I forgot to mention another outstanding graphical effect that I experienced quite often: crashing. Defeat never looked so good. Depending on the angle of impact, various parts of the chopper would crack off as the frame burst into brilliant flames, impacted, and slid forward. Not once did I experience any slowdowns on my P266 with Voodoo 2, even with the detail settings maxed. Nice graphics don't have to drag down the game speed!
Due largely to the variety of pilots available in campaigns, the voice communications were far from redundant. As time passed, only the control tower voice heard at each takeoff became a bit annoying. The weapons and flight sounds seemed a little better than the voices. The powerful engine sounds from a team of six Apaches was quite enthralling. I often experienced crackling sounds at takeoffs that usually dissipated as time went on. The patch fix I downloaded and installed from the Mindscape site did not help. Besides this, the overall sound quality was average.

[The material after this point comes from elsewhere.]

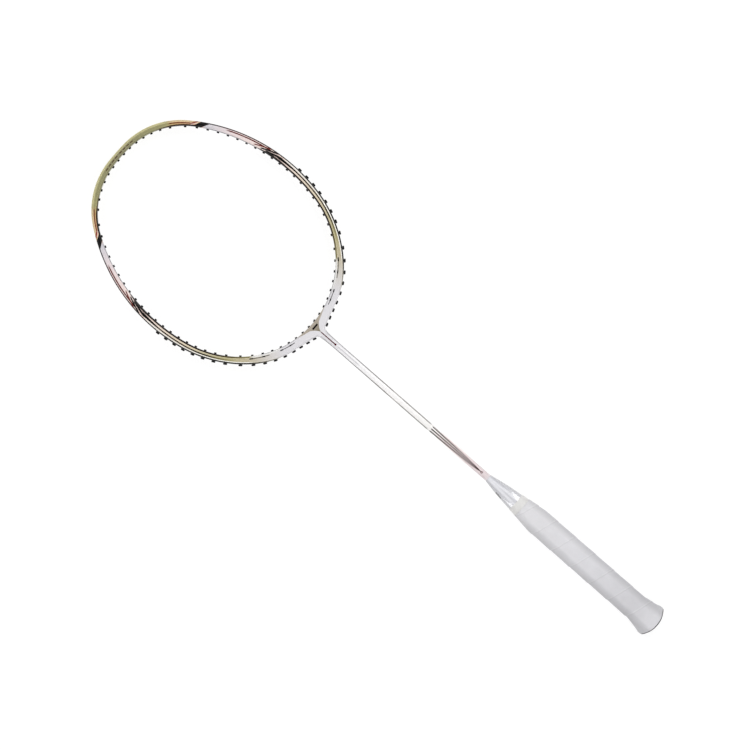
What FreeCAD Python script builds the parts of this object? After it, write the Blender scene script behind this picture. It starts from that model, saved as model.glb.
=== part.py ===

Windows 95, minimum processor speed P133 (166 recommended), 16 MB RAM (32 MB recommended), 250 MB hard disk space, 4X CD-ROM drive, SVGA card w/2 MB RAM (3D accelerated video card recommended), Windows 95/DirectX-compliant sound card, mouse and joystick, modem: 28.8 KBPS for two-player play
There was not too much and not too little. All the essentials were available. I found a brief history of the development and deployment of the Apache, specs, detailed campaign summaries, designer’s notes, and the usual explanation of the game interface and controls.
Team Apache is quite a beautiful game in every respect. Teamwork is the key to this fun sim with a strong role-playing factor that sets it apart from others. Team Apache breaks new ground by challenging the player's leadership and personal skills. Those who have been flirting with crossing game genres will likely find Team Apache appealing.